München – „Das Ergebnis“, sagte Münchens Stürmer Nico Krämmer nach dem 7:3-Sieg gegen die Grizzlys Wolfsburg, „ist absolute Nebensache.“ Wie er es meinte: Die Tordifferenz spielt in den Eishockey-Playoffs keine Rolle, in die Wertung kommt nur, ob man gewonnen hat. Wer in einer Serie wie dem jetzt ausgetragenen Viertelfinale als Erster vier Siege realisiert hat, ist weiter.
Trotzdem erscheint ein 7:3 bemerkenswert. Wie auch schon das 6:3, mit dem der EHC Red Bull München das Viertelfinale in Wolfsburg eröffnet hatte. Oder wie Mannheims 7:1-Coup in Berlin oder das fröhliche Hin und Her zwischen Straubing und Schwenningen: erst ein 5:2 für die Niederbayern, dann ein 5:1 für die Schwarzwälder. Auch zwischen Bremerhaven und Ingolstadt fallen nicht wenige Tore: 6:4 und 4:3 – mit zwei Erfolgen liegt „Fischtown“ vorne.
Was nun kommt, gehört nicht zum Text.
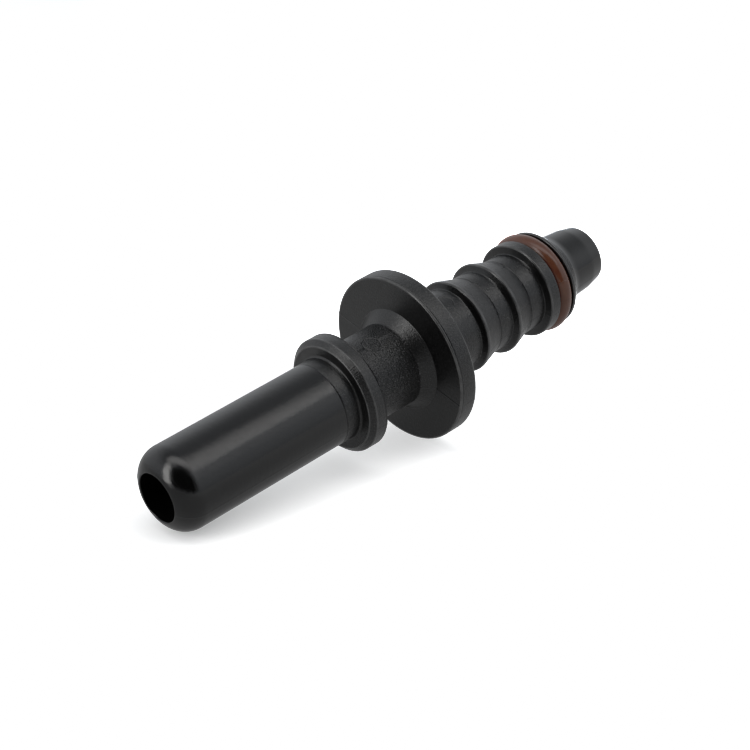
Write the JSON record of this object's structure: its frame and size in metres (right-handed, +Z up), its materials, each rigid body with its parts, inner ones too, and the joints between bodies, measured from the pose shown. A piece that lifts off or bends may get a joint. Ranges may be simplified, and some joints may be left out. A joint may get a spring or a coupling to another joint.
{
  "type": "quick disconnect coupling",
  "caption": "Straight male end of a plastic quick disconnect coupling: a smooth spigot with a latching bead, a round stop flange and a barbed hose stem with a seal ring",
  "frame": {"origin": "on the surface that the part lies on, under the middle of its length", "axes": "+X along the part from the spigot's tip to the hose nose, seen from above; +Z up; the turning axis rises towards +X by 9.005 degrees, because the part lies on the round of its tip and the front edge of its flange"},
  "size_m": [0.0526, 0.0162, 0.0161],
  "materials": {
    "body": "moulded glass-filled nylon, near-black, smooth spigot and finely grained stem",
    "seal": "moulded brown fluoroelastomer, satin"
  },
  "bodies": {
    "root": {"coupling_body": "body", "o_ring": "seal"}
  },
  "joints": []
}
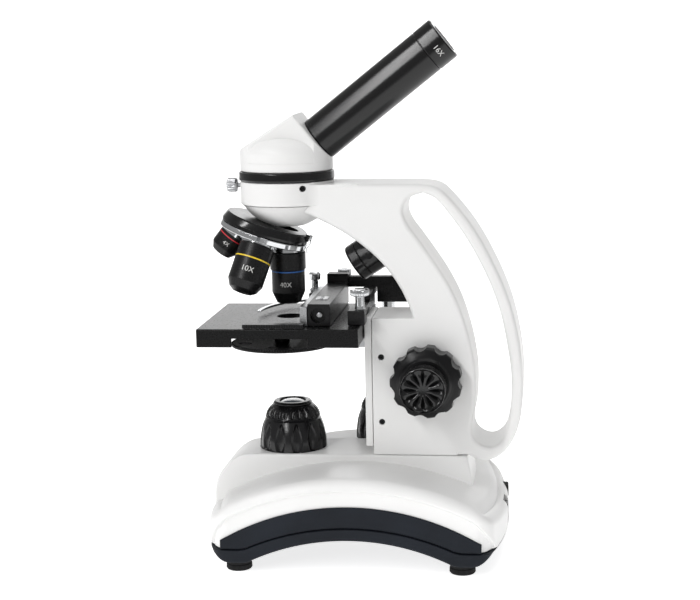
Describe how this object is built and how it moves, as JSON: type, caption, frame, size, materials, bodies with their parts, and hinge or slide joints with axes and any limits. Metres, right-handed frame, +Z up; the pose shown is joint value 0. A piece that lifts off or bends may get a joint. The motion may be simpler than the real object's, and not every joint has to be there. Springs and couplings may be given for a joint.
{
  "type": "monocular student microscope",
  "caption": "Monocular compound microscope on an arched base, with inclined eyepiece tube, revolving nosepiece, mechanical stage, coaxial focus knobs, carrying handle and two lamps.",
  "frame": {"origin": "middle of the whole object's box, on the surface that the feet stand on", "axes": "+Z up along the optical axis, +X from the front of the stage to the carrying handle, so the user who looks down the tube sits at +X, +Y across the stand to the brightness knob's side"},
  "size_m": [0.178, 0.124, 0.2983],
  "materials": {
    "white_paint": "gloss",
    "black_plastic": "satin",
    "black_metal": "satin",
    "black_anodised": "satin",
    "stage_black": "satin",
    "chrome": "polished",
    "steel": "satin",
    "brass": "satin",
    "rubber": "matte",
    "glass": "gloss",
    "circuit_board": "satin"
  },
  "bodies": {
    "stand": {"base_housing": "white_paint", "base_tray": "black_plastic", "side_trim_near": "black_plastic", "side_trim_far": "black_plastic", "foot_1": "rubber", "foot_2": "rubber", "foot_3": "rubber", "foot_4": "rubber", "rocker_bezel": "black_plastic", "power_inlet": "black_plastic", "driver_board": "circuit_board", "illuminator_housing": "black_plastic", "illuminator_cap": "black_plastic", "condenser_lens": "glass", "arm": "white_paint", "column_front_plate": "white_paint", "column_screw_upper": "black_metal", "column_screw_lower": "black_metal", "head_set_screw": "black_metal", "nosepiece_bowl": "white_paint", "nosepiece_base": "black_anodised", "click_spring": "chrome"},
    "lamp_switch": {"rocker_switch": "black_plastic"},
    "brightness_dial": {"brightness_knob": "black_plastic"},
    "stage": {"stage_plate": "stage_black", "stage_carrier": "steel", "focus_rack": "brass", "diaphragm_screw": "steel", "stage_rail": "black_anodised"},
    "coarse_drive": {"coarse_knob_near": "black_plastic", "coarse_knob_far": "black_plastic", "focus_pinion": "steel"},
    "fine_drive": {"fine_knob_near": "black_plastic", "fine_knob_far": "black_plastic", "fine_shaft": "steel"},
    "diaphragm": {"diaphragm_disc": "black_anodised"},
    "carriage": {"cross_carriage": "black_anodised"},
    "holder": {"slide_holder": "black_anodised", "holder_bar": "chrome", "holder_jaw": "chrome"},
    "finger": {"sprung_finger": "chrome"},
    "x_drive": {"x_drive_knob": "chrome"},
    "y_drive": {"y_drive_knob": "chrome"},
    "rail_screw": {"rail_thumb_screw": "chrome"},
    "nosepiece": {"turret": "chrome", "objective_40x": "black_anodised", "objective_10x": "black_anodised", "objective_4x": "black_anodised", "nosepiece_plug": "black_plastic"},
    "head": {"head_ring": "black_anodised", "head_spigot": "black_anodised", "head_housing": "white_paint", "head_prism": "glass", "eyepiece_tube": "black_anodised"},
    "eyepiece": {"eyepiece": "black_anodised", "eyepiece_lens": "glass"},
    "head_lock": {"head_lock_screw": "chrome"},
    "upper_lamp": {"lamp_body": "black_plastic", "lamp_bezel": "black_plastic", "lamp_lens": "glass"}
  },
  "joints": [
    {"name": "stage_lift", "type": "slide", "parent": "stand", "child": "stage", "axis": [0, 0, 1], "range_m": [-0.014, 0.004]},
    {"name": "coarse_focus", "type": "hinge", "parent": "stand", "child": "coarse_drive", "pos_m": [0.0362, 0, 0.1015], "axis": [0, 1, 0], "range_deg": [-235, 70]},
    {"name": "fine_focus", "type": "hinge", "parent": "stand", "child": "fine_drive", "pos_m": [0.0362, 0, 0.1015], "axis": [0, 1, 0], "range_deg": [-720, 720]},
    {"name": "diaphragm_turn", "type": "hinge", "parent": "stage", "child": "diaphragm", "pos_m": [-0.0448, -0.0214, 0.122], "axis": [0, 0, 1], "continuous": true},
    {"name": "y_travel", "type": "slide", "parent": "stage", "child": "carriage", "axis": [0, 1, 0], "range_m": [-0.012, 0.018]},
    {"name": "x_travel", "type": "slide", "parent": "carriage", "child": "holder", "axis": [1, 0, 0], "range_m": [-0.0015, 0.008]},
    {"name": "y_knob_turn", "type": "hinge", "parent": "carriage", "child": "y_drive", "pos_m": [0.007, 0.0574, 0.13], "axis": [0, 0, 1], "range_deg": [-220, 330]},
    {"name": "x_knob_turn", "type": "hinge", "parent": "carriage", "child": "x_drive", "pos_m": [-0.0193, 0.0574, 0.149], "axis": [0, 0, 1], "range_deg": [-30, 150]},
    {"name": "finger_swing", "type": "hinge", "parent": "holder", "child": "finger", "pos_m": [-0.0353, 0.0434, 0.136], "axis": [0, 0, 1], "range_deg": [-22, 0], "stiffness_Nm_per_rad": 0.05, "springref_deg": 2.86},
    {"name": "rail_screw_turn", "type": "hinge", "parent": "stage", "child": "rail_screw", "pos_m": [0.0003, -0.029, 0.15], "axis": [0, 0, 1], "range_deg": [0, 720]},
    {"name": "nosepiece_turn", "type": "hinge", "parent": "stand", "child": "nosepiece", "pos_m": [-0.0569, 0, 0.1823], "axis": [0.3256, 0, 0.9455], "continuous": true},
    {"name": "head_swivel", "type": "hinge", "parent": "stand", "child": "head", "pos_m": [-0.0433, 0, 0.212], "axis": [0, 0, 1], "continuous": true},
    {"name": "eyepiece_pull", "type": "slide", "parent": "head", "child": "eyepiece", "axis": [0.788, 0, 0.6157], "range_m": [0, 0.04]},
    {"name": "head_lock_turn", "type": "hinge", "parent": "stand", "child": "head_lock", "pos_m": [-0.0763, 0, 0.2087], "axis": [1, 0, 0], "range_deg": [0, 720]},
    {"name": "lamp_tilt", "type": "hinge", "parent": "stand", "child": "upper_lamp", "pos_m": [0.0043, 0, 0.1699], "axis": [0, 1, 0], "range_deg": [-10, 10]},
    {"name": "switch_rock", "type": "hinge", "parent": "stand", "child": "lamp_switch", "pos_m": [0.0753, 0, 0.0216], "axis": [0, 1, 0], "range_deg": [-14, 0]},
    {"name": "brightness_turn", "type": "hinge", "parent": "stand", "child": "brightness_dial", "pos_m": [0.0052, 0.0385, 0.066], "axis": [0, 0, 1], "range_deg": [0, 270]}
  ],
  "couplings": [
    {"joint": "coarse_focus", "follows": "stage_lift", "rad_per_m": 285.6},
    {"joint": "y_knob_turn", "follows": "y_travel", "rad_per_m": 312.5},
    {"joint": "x_knob_turn", "follows": "x_travel", "rad_per_m": 312.5}
  ]
}
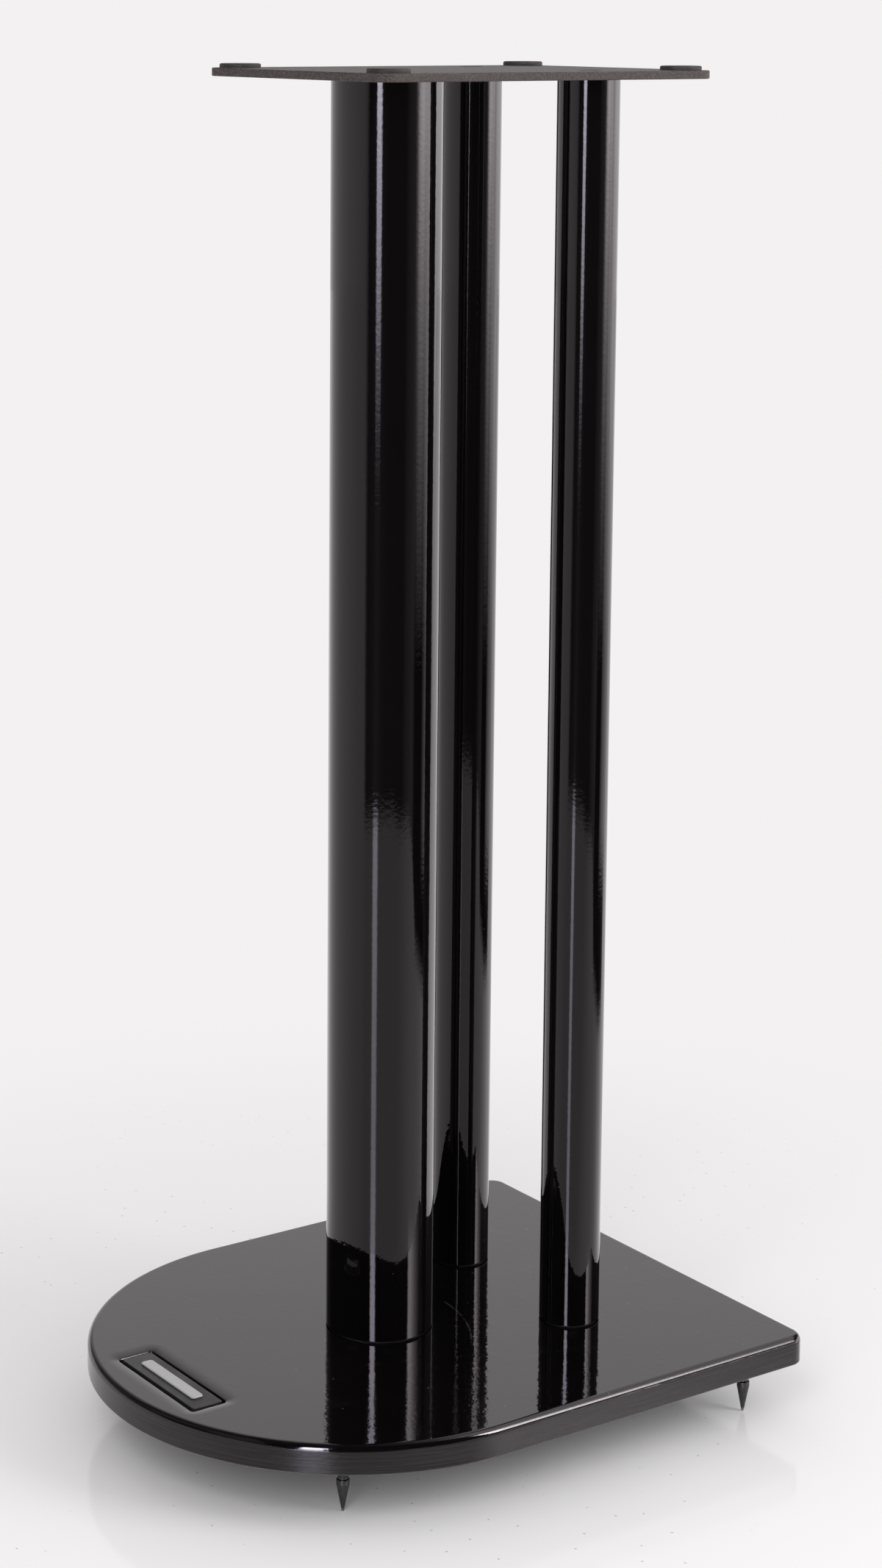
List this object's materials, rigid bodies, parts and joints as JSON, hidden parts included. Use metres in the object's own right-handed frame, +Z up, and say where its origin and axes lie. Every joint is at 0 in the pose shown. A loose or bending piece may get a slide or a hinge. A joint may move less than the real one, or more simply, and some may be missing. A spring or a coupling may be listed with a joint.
{
  "type": "speaker stand",
  "caption": "Floor-standing steel speaker stand: half-round pressed base on levelling spikes, a thick front column, thin rear columns and a flat top plate with corner pads.",
  "frame": {"origin": "centre of the bounding box on the floor plane, under the spike tips", "axes": "+Z up; -Y is the front, the half-round end of the base with the badge; +X is the right-hand side seen from the front"},
  "size_m": [0.247, 0.302, 0.6341],
  "materials": {
    "gloss_black": "gloss black powder coat with faint orange peel",
    "satin_black": "satin black paint",
    "textured_black": "fine-textured black powder coat",
    "plain_steel": "machined",
    "zinc": "zinc plated",
    "black_oxide": "dark plated",
    "black_rubber": "matt",
    "badge_grey": "satin",
    "badge_light": "satin"
  },
  "bodies": {
    "stand": {"base_shell": "gloss_black", "base_stiffener": "satin_black", "badge_plate": "badge_grey", "badge_bar": "badge_light", "top_plate": "textured_black", "front_column": "gloss_black", "front_foot_plug": "plain_steel", "front_head_plug": "plain_steel", "front_foot_gasket": "black_rubber", "front_base_bolt": "zinc", "front_washer": "zinc", "front_top_bolt": "black_oxide", "rear_left_column": "gloss_black", "rear_left_foot_plug": "plain_steel", "rear_left_head_plug": "plain_steel", "rear_left_foot_gasket": "black_rubber", "rear_left_base_bolt": "zinc", "rear_left_washer": "zinc", "rear_left_top_bolt": "black_oxide", "rear_right_column": "gloss_black", "rear_right_foot_plug": "plain_steel", "rear_right_head_plug": "plain_steel", "rear_right_foot_gasket": "black_rubber", "rear_right_base_bolt": "zinc", "rear_right_washer": "zinc", "rear_right_top_bolt": "black_oxide", "front_left_pad": "black_rubber", "front_left_spike_boss": "satin_black", "front_right_pad": "black_rubber", "front_right_spike_boss": "satin_black", "rear_left_pad": "black_rubber", "rear_left_spike_boss": "satin_black", "rear_right_pad": "black_rubber", "rear_right_spike_boss": "satin_black"},
    "front_left_spike": {"front_left_spike": "black_oxide"},
    "front_left_lock_nut": {"front_left_lock_nut": "black_oxide"},
    "front_right_spike": {"front_right_spike": "black_oxide"},
    "front_right_lock_nut": {"front_right_lock_nut": "black_oxide"},
    "rear_left_spike": {"rear_left_spike": "black_oxide"},
    "rear_left_lock_nut": {"rear_left_lock_nut": "black_oxide"},
    "rear_right_spike": {"rear_right_spike": "black_oxide"},
    "rear_right_lock_nut": {"rear_right_lock_nut": "black_oxide"}
  },
  "joints": [
    {"name": "front_left_spike_screw", "type": "slide", "parent": "stand", "child": "front_left_spike", "axis": [0, 0, 1], "range_m": [-0.004, 0.0035]},
    {"name": "front_left_lock_nut_turn", "type": "hinge", "parent": "stand", "child": "front_left_lock_nut", "pos_m": [-0.08161, -0.08615, 0.0265], "axis": [0, 0, 1], "range_deg": [-360, 0]},
    {"name": "front_right_spike_screw", "type": "slide", "parent": "stand", "child": "front_right_spike", "axis": [0, 0, 1], "range_m": [-0.004, 0.0035]},
    {"name": "front_right_lock_nut_turn", "type": "hinge", "parent": "stand", "child": "front_right_lock_nut", "pos_m": [0.08161, -0.08615, 0.0265], "axis": [0, 0, 1], "range_deg": [-360, 0]},
    {"name": "rear_left_spike_screw", "type": "slide", "parent": "stand", "child": "rear_left_spike", "axis": [0, 0, 1], "range_m": [-0.004, 0.0035]},
    {"name": "rear_left_lock_nut_turn", "type": "hinge", "parent": "stand", "child": "rear_left_lock_nut", "pos_m": [-0.1022, 0.1297, 0.0265], "axis": [0, 0, 1], "range_deg": [-360, 0]},
    {"name": "rear_right_spike_screw", "type": "slide", "parent": "stand", "child": "rear_right_spike", "axis": [0, 0, 1], "range_m": [-0.004, 0.0035]},
    {"name": "rear_right_lock_nut_turn", "type": "hinge", "parent": "stand", "child": "rear_right_lock_nut", "pos_m": [0.1022, 0.1297, 0.0265], "axis": [0, 0, 1], "range_deg": [-360, 0]}
  ]
}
Die Vorstellung, wie Playoffs zu sein haben, sind andere: Als „Playoff-Eishockey“ gilt landläufig, wenn zwei Mannschaften aufeinandertreffen, die zwar viel Entschlossenheit aufs Eis bringen, aber diese erst einmal darauf verwenden, sich keinen Gegentreffer einzufangen. Typisch Playoffs ist, wenn im ersten Drittel kein Tor fällt und die Beteiligten einander zwar grimmig anschauen, aber Strafzeiten vermeiden. Der mit einem guten Gespür ausgestattete Ex-Nationalspieler und heutige Fernsehexperte Rick Goldmann hatte an das Duell zwischen Wolfsburg und München die Erwartung formuliert, „dass es Low-scoring-Spiele werden – mit einem Tor-Ausreißer“ – und er liegt nicht richtig: Es gab bereits zwei torreiche Matches. Offensivspektakel statt defensiver Garantiearbeit. 34 Tore fielen in den vier Spielen der ersten Viertelfinalrunde (Schnitt 8,5), 29 am zweiten Spieltag (7,25). Speziell München und Wolfsburg hatten einen zähen Abwehrkampf in Aussicht gestellt. Der EHC war in zwei der vier Hauptrundenbegegnungen sogar torlos geblieben (0:1, 0:2). Dass es in der fünften Eishockey-Jahreszeit nun auf einmal flutscht, stimmt alle Beteiligten ratlos.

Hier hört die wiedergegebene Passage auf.